Qu’en a pensé le public du centre aéré ? Eh bien c’est un succès. Si Lyamm a aimé la danse et « la musique bizarre », Mathéo lui a particulièrement apprécié la chorégraphie, notamment « quand ils ont tenu super longtemp ssur une jambe sans tomber. Et puis on avait l’impression que c’était une musique pour l’espace ». Anae, du haut de ses 6 ans a « adoré les galipettes », espérant pouvoir un jour réussir « à faire tout pareil ». Adam, lui a trouvé aussi la musique « bizarre, j’avais jamais entendu ça.

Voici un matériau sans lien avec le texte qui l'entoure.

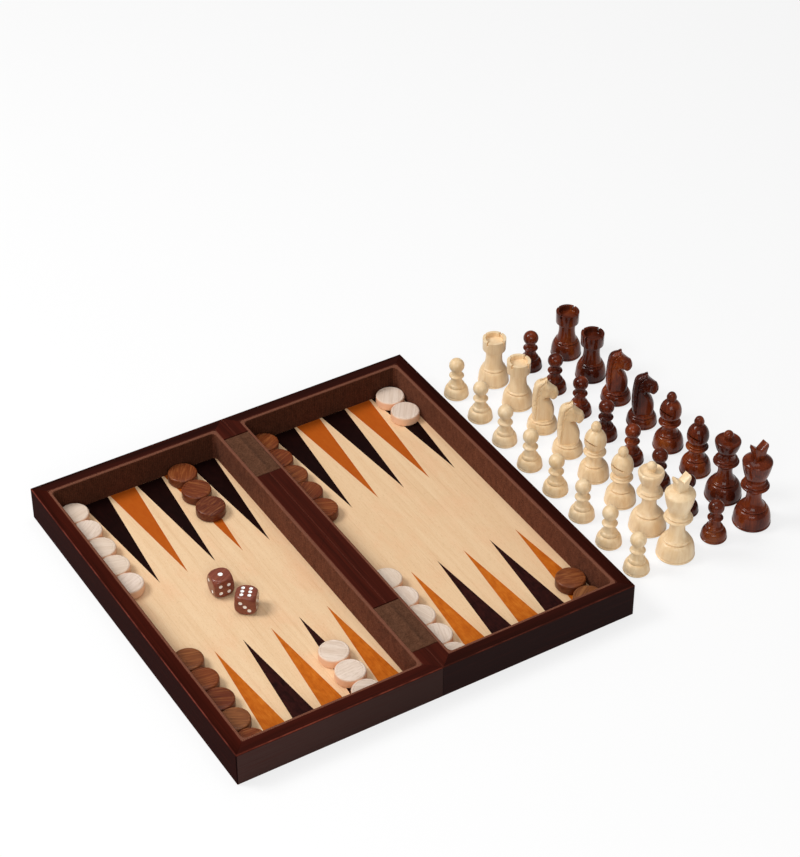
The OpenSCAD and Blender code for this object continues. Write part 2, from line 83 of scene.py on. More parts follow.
lens_data = bpy.data.cameras.new("photo_camera")
lens_data.lens, lens_data.sensor_width, lens_data.clip_start = 104.7575, 36, 0.05
camera = bpy.data.objects.new("photo_camera", lens_data)
bpy.context.scene.collection.objects.link(camera)
turned = Matrix((side, up, to_camera)).transposed().to_4x4()
camera.matrix_world = Matrix.Translation(aim_point + to_camera * distance) @ turned
bpy.context.scene.camera = camera
print("camera at", [round(v, 3) for v in camera.matrix_world.translation])

# %% [markdown]
# ## Small helpers for finishes
#
# A finish in Blender is a tree of nodes. Every tree here is built from the same few moves:
# add a node, do a sum, read a noise, and turn a number into a colour. Naming these moves
# once keeps each finish short enough to read as a recipe. Colours are written as on a paint
# card and turned into the linear light that the shader works in.


# %% Define the moves
def paint(card):
    """A paint card such as #c2651a as linear red, green, blue and full alpha."""
    parts = [int(card[i:i + 2], 16) / 255 for i in (1, 3, 5)]
    return tuple(p / 12.92 if p <= 0.04045 else ((p + 0.055) / 1.055) ** 2.4 for p in parts) + (1.0,)


def put(tree, kind, inputs=None, **settings):
    made = tree.nodes.new(kind)
    for key, value in settings.items():
        setattr(made, key, value)
    for key, value in (inputs or {}).items():
        if isinstance(value, bpy.types.NodeSocket):
            tree.links.new(value, made.inputs[key])
        else:
            made.inputs[key].default_value = value
    return made


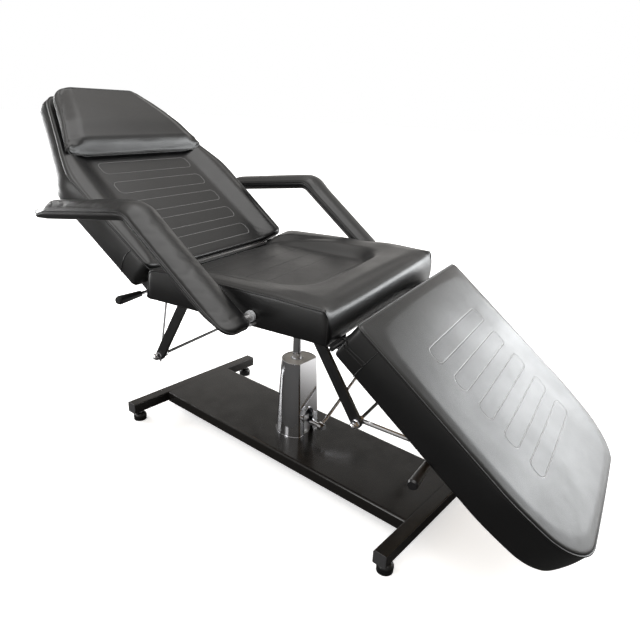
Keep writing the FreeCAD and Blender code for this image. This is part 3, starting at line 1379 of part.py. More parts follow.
leg_pad = leg_pad.cut(outline_prism(pocket_corners, leg_board_radii, -cut_margin,
                                    board_thickness + cushion_clearance))
nodes["legrest_cushion"] = legrest_piece(leg_pad)
nodes["legrest_board"] = legrest_piece(leg_board)

# Leg rest straps on the hinge rod
strap_points = [(legrest_hinge_x, legrest_hinge_z - legrest_eye_radius),
                (legrest_hinge_x + legrest_strap_reach, legrest_bottom_z - legrest_strap_depth),
                (legrest_hinge_x + legrest_strap_reach, legrest_bottom_z),
                (legrest_hinge_x, legrest_bottom_z)]
strap = joined([plate_y(strap_points, -plate_outer_y, -plate_inner_y),
                rod_y(legrest_eye_radius, legrest_hinge_x, legrest_hinge_z,
                      -plate_outer_y, -plate_inner_y)])
strap = strap.cut(rod_y(rod_hole, legrest_hinge_x, legrest_hinge_z,
                        -plate_outer_y - cut_margin, 0))
nodes["legrest_hinge_straps"] = lowered(pair(strap))

# Slotted lock ears under the leg rest, the slot taken from the path of the strut pin
flat_pin_x = legrest_hinge_x + front_pin_offset_x
flat_pin_z = legrest_hinge_z + front_pin_offset_z
dx, dz = turned_point(front_pin_offset_x, front_pin_offset_z, legrest_drop_angle)
leg_pin_x, leg_pin_z = legrest_hinge_x + dx, legrest_hinge_z + dz
strut_length = math.hypot(leg_pin_x - front_rod_x, leg_pin_z - front_rod_z)
strut_x = (leg_pin_x - front_rod_x) / strut_length
strut_z = (leg_pin_z - front_rod_z) / strut_length
path_x, path_z = [], []
for step in range(lock_path_samples + 1):
    raised = legrest_drop_angle * step / lock_path_samples
    reach = strut_length + front_slide_ratio * math.radians(raised)
    x, z = turned_point(strut_x * reach, strut_z * reach, -front_pivot_ratio * raised)
    local_x, local_z = turned_point(front_rod_x + x - legrest_hinge_x,
                                    front_rod_z + z - legrest_hinge_z,
                                    raised - legrest_drop_angle)
    path_x.append(local_x + legrest_hinge_x)
    path_z.append(local_z + legrest_hinge_z)
pin_reach = front_pin_radius + lost_motion_clearance
ear_low_z = min(path_z) - pin_reach - front_ear_margin
half_spacing = front_ear_spacing / 2
lock_ears = []
for side in (-1, 1):
    near_y = lock_plane_y + side * (half_spacing - hinge_plate_thickness / 2)
    far_y = lock_plane_y + side * (half_spacing + hinge_plate_thickness / 2)
    start_y, end_y = min(near_y, far_y), max(near_y, far_y)
    lock_ear = box(flat_pin_x - front_ear_half_length, flat_pin_x + front_ear_half_length,
                   start_y, end_y, ear_low_z, legrest_bottom_z)
    lock_ear = lock_ear.cut(box(min(path_x) - pin_reach, max(path_x) + pin_reach,
                                start_y - cut_margin, end_y + cut_margin,
                                min(path_z) - pin_reach, max(path_z) + pin_reach))
    lock_ears.append(lock_ear)
front_lever_x = legrest_hinge_x + front_release_offset_x
front_lever_z = legrest_hinge_z + front_release_offset_z
bracket_y = lock_plane_y - half_spacing - hinge_plate_thickness / 2
lock_ears[0] = joined([lock_ears[0]] + release_bracket(front_lever_x, front_lever_z, bracket_y))
nodes["legrest_lock_ears"] = lowered(Part.makeCompound(lock_ears))
nodes["front_release_lever"] = lowered(release_lever(front_lever_x, front_lever_z, bracket_y))
nodes["front_release_grip"] = lowered(release_grip(front_lever_x, front_lever_z,
                                                   front_release_grip_length))

# Sleeve on the front cross rod and the inner rod with its pin


def on_strut(distance):
    return Vec(front_rod_x + strut_x * distance, lock_plane_y, front_rod_z + strut_z * distance)


eye_half = front_sleeve_eye_thickness / 2
sleeve = joined([
    rod_y(front_sleeve_eye_radius, front_rod_x, front_rod_z, lock_plane_y - eye_half,
          lock_plane_y + eye_half),
    rod(front_sleeve_radius, on_strut(0), on_strut(front_sleeve_length))])
sleeve = sleeve.cut(rod(front_inner_rod_radius + running_clearance,
                        on_strut(front_sleeve_eye_radius), on_strut(strut_length)))
nodes["front_lock_sleeve"] = sleeve.cut(
    rod_y(cross_rod_radius + running_clearance, front_rod_x, front_rod_z,
          lock_plane_y - eye_half - cut_margin, lock_plane_y + eye_half + cut_margin))
head_half = front_head_size / 2
block_half = front_head_thickness / 2
head_block = box(-head_half, head_half, -block_half, block_half, -head_half, head_half)
head_angle = math.degrees(math.atan2(strut_x, strut_z))
head_block = moved(turned(head_block, Vec(0, 0, 0), Vec(0, 1, 0), head_angle),
                   leg_pin_x, lock_plane_y, leg_pin_z)
pin_half = half_spacing + hinge_plate_thickness / 2 - thrust_gap
nodes["front_lock_rod"] = joined([
    head_block,
    rod_y(front_pin_radius, leg_pin_x, leg_pin_z, lock_plane_y - pin_half, lock_plane_y + pin_half),
    rod(front_inner_rod_radius, on_strut(strut_length - front_inner_rod_length),
        on_strut(strut_length))])

# The base turns under the column, then everything is centred on the floor and written out
for name, shape in base_nodes.items():
    turned_shape = turned(shape, Vec(0, 0, 0), Vec(0, 0, 1), base_turn_angle)
    nodes[name] = moved(turned_shape, column_x, 0, 0)
whole = FreeCAD.BoundBox()
for name, shape in nodes.items():
    whole.add(shape.optimalBoundingBox(False, False))
shift = Vec(-(whole.XMin + whole.XMax) / 2, -(whole.YMin + whole.YMax) / 2, -whole.ZMin)
for name, shape in nodes.items():
    placed = moved(shape, shift.x, shift.y, shift.z)
    placed.exportStep("parts/" + name + ".step")
print("pieces", len(nodes))
print("shift", round(shift.x, 4), round(shift.y, 4), round(shift.z, 4))
print("size", round(whole.XLength, 2), round(whole.YLength, 2), round(whole.ZLength, 2))
print("guide shifts", round(min(side_shifts), 2), round(max(side_shifts), 2))
print("pin path x", round(min(path_x) - flat_pin_x, 2), round(max(path_x) - flat_pin_x, 2))
print("pin path z", round(min(path_z) - flat_pin_z, 2), round(max(path_z) - flat_pin_z, 2))
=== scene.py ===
# %% [markdown]
# # Tattoo chair
# The chair stands on a folded steel deck with a hydraulic pump in the middle. The seat, the tilted
# backrest and the lowered leg rest are padded and covered in black vinyl. The steel parts come
# from the frame, and every soft part is modelled here over it.

# %% Frame
import json
import math
import bmesh
import bpy
from mathutils import Matrix, Vector


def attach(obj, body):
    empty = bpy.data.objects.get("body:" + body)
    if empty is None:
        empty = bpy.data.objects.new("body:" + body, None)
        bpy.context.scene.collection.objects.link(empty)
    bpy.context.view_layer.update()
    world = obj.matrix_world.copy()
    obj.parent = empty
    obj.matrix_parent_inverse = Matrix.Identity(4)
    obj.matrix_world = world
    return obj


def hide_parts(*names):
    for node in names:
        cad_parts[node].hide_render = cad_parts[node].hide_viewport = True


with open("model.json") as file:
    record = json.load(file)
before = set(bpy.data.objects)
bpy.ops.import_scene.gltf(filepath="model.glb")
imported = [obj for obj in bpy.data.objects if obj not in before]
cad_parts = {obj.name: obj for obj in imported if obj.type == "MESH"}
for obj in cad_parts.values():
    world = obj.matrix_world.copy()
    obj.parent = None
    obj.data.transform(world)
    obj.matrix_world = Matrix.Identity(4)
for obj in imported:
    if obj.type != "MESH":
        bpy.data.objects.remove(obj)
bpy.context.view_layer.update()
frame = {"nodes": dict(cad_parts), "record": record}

# %% [markdown]
# The photograph was solved for its camera. It stands about 1.2 m in front of the chair, a little
# above it, and leans slightly to one side.

# %% Camera
camera_place = Vector((0.7400, -1.2254, 0.9410))
turn, lift, roll = math.radians(29.343), math.radians(20.634), math.radians(2.706)
backward = Vector((math.sin(turn) * math.cos(lift), -math.cos(turn) * math.cos(lift),
                   math.sin(lift)))
level_right = Vector((math.cos(turn), math.sin(turn), 0))
level_up = backward.cross(level_right)
right = level_right * math.cos(roll) + level_up * math.sin(roll)
up = level_up * math.cos(roll) - level_right * math.sin(roll)
camera_data = bpy.data.cameras.new("camera")
camera_data.lens = 31.90
camera_data.sensor_width = 36
camera = bpy.data.objects.new("camera", camera_data)
bpy.context.scene.collection.objects.link(camera)
camera_turn = Matrix((right, up, backward)).transposed().to_4x4()
camera.matrix_world = Matrix.Translation(camera_place) @ camera_turn
bpy.context.scene.camera = camera
print("camera at", tuple(camera_place))

# %% [markdown]
# Shader nodes are wired with a few short helpers, so that each material below reads as a list of
# what it adds up.

# %% Node helpers
def feed(tree, value, socket):
    # A socket is linked, and anything else is set as a value
    if isinstance(value, bpy.types.NodeSocket):
        tree.links.new(value, socket)
    else:
        socket.default_value = value


def calc(tree, operation, *values):
    node = tree.nodes.new("ShaderNodeMath")
    node.operation = operation
    for value, socket in zip(values, node.inputs):
        feed(tree, value, socket)
    return node.outputs[0]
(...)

Les gens ils dansaient bien, ils ont été forts, ils sont montés, ils sont allés tout en haut du parc ! » Luce, elle, a été impressionnée « quand ils ont fait la chandelle. C’était beau et c’était drôle de les voir là où on joue le matin. »

Ce jumelage entre chorégraphie et science a été imaginé par Audrey Bonnefoy, la responsable artistique de la compagnie Des petits pas dans les grands et mis en scène par Dorothée « ça me parlait beaucoup cette idée de faire des ponts entre le monde scientifique et les mouvements dansés. Je voulais aussi qu’entre les trois protagonistes il y ait des jeux de circulation et de relais. », explique l’artiste. « C’est intéressant de travailler sur un territoire nouveau à chaque fois, ça donne une liberté et en même temps ça oblige à une concentration maximale. »

Mais alors qu’est ce qu’on ressent lorsque l’on n’est plus un enfant et que l’on joue un spectacle dans un endroit que l’on a déserté depuis longtemps ou dans lequel on revient en tant que parents ? « C’est léger et joyeux de réinvestir un espace qui ne nous est pas dédié », confie Antonin. « L’idée du spectacle est de faire venir les enfants dans des lieux qui leur appartiennent, et qu’ils le découvrent avec un autre visage. » « Et puis on cherche aussi sans doute un peu à retrouver notre âme d’enfant. », conclut Dorothée.